Enfin, passé le choc d’une lecture au premier degré, on pourrait céder à la facilité d’une interprétation psychanalytique. Certes, Patrick Bateman représente l’archétype du monstre absolu, héritier des personnages sadiens, ici tronqués de leurs discours libertins ou politiques. Lui, tue, massacre, explore la chair et regarde l’horreur en façe, c’est-à-dire lui-même, son propre reflet, l’autre “visage” peut-être le vrai, un Hyde qui serait tout particulièrement hideux.

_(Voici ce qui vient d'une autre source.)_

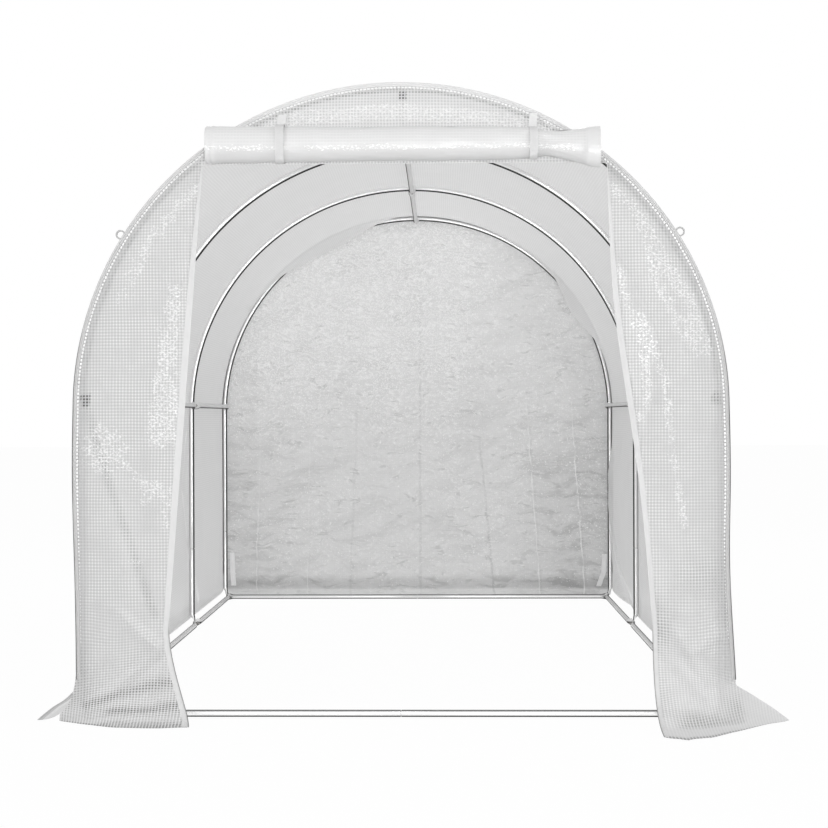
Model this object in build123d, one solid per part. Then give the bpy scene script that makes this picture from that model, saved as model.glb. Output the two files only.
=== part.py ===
from build123d import *
from math import cos, degrees, radians, sin, tan
import os

# A walk-in polytunnel greenhouse: four bent steel hoops on a base frame of bolted rails, three
# purlins, and a cloth cover with a doorway in front, its door rolled up over the opening.
# Millimetres. X runs across the tunnel, Y from the doorway (-) to the closed end (+), Z up.
# The origin is on the ground in the middle of the footprint.

# Driving dimensions: the tunnel
TUNNEL_WIDTH = 2000.0  # over the hoop legs
TUNNEL_LENGTH = 3000.0  # between the first and the last hoop, centre to centre
TUNNEL_HEIGHT = 1965.0  # over the tube of a hoop
BAYS = 3

# Driving dimensions: the steel tube
TUBE = 22.0  # outer diameter of every tube
TUBE_SIDES = 10  # flats round a tube
TUBE_WALL = 1.2
SPIGOT = 40.0  # length of the reduced end that slips into the next tube
LEG_JOINT_HEIGHT = 350.0  # where the bent upper tube slips over the leg
FLAT_WIDTH = 32.0  # width of a tube's end once it is pressed flat
TONGUE = 60.0  # length of the pressed end of a rail or purlin
PRESS_TAPER = 28.0  # length over which the round tube turns flat
FOOT_TONGUE = 32.0  # length of the pressed foot of a leg
CLIPPED_CORNER = 9.0  # at the tip of a pressed end
WALL_PURLIN_ANGLE = 1.5  # degrees above the spring of the arch
PURLIN_GAP = 0.2  # a flat end bolted to a curved tube touches it only along a line
BAR_INSET = 30.0  # the end bars stand this far inside the end hoops
BEND_RADIUS = 5.0  # inside radius where the end bars' flat ends turn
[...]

Il est donc un personnage “politique” dans le sens où sa psychose pose le problème de la normalité et surtout parcequ’elle repousse les limites de l’abjection en littérature. Et l’on se prend parfois à compatir pour le “monstre souffrant”, lorsqu’il tente avec colère de faire son “coming-out”, hurlant son malaise contre-nature au visage de ses compagnons de vacuité, qui feignent de ne pas l’entendre. Car on ne peut jamais entendre l’impossible. Ce roman est paroxystique, tant dans l’horreur que dans son architecture. Fond et forme coïncident. Le texte “fait ce qu’il dit”, il rend compte d’une histoire et d’une psyché hors-norme, “ultra-duelle” pourrait-on dire. Il pourrait continuer à s’écrire ainsi sans fin, tout comme son personnage principal, alternant dîners et crimes, sans fin et sans “faim”, sans motivation, sans empathie, sans jamais être inquiété, sans rien.
Il n’y a bien évidemment pas de leçon, pas de morale à en tirer, sinon une magistrale démonstration d’écriture. Après une petite frayeur policière de dernière minute qui clôt le roman, notre “American Psycho” poursuivra cette existence double, chers lecteurs, à vos dépends, au plus profond de votre inconscient.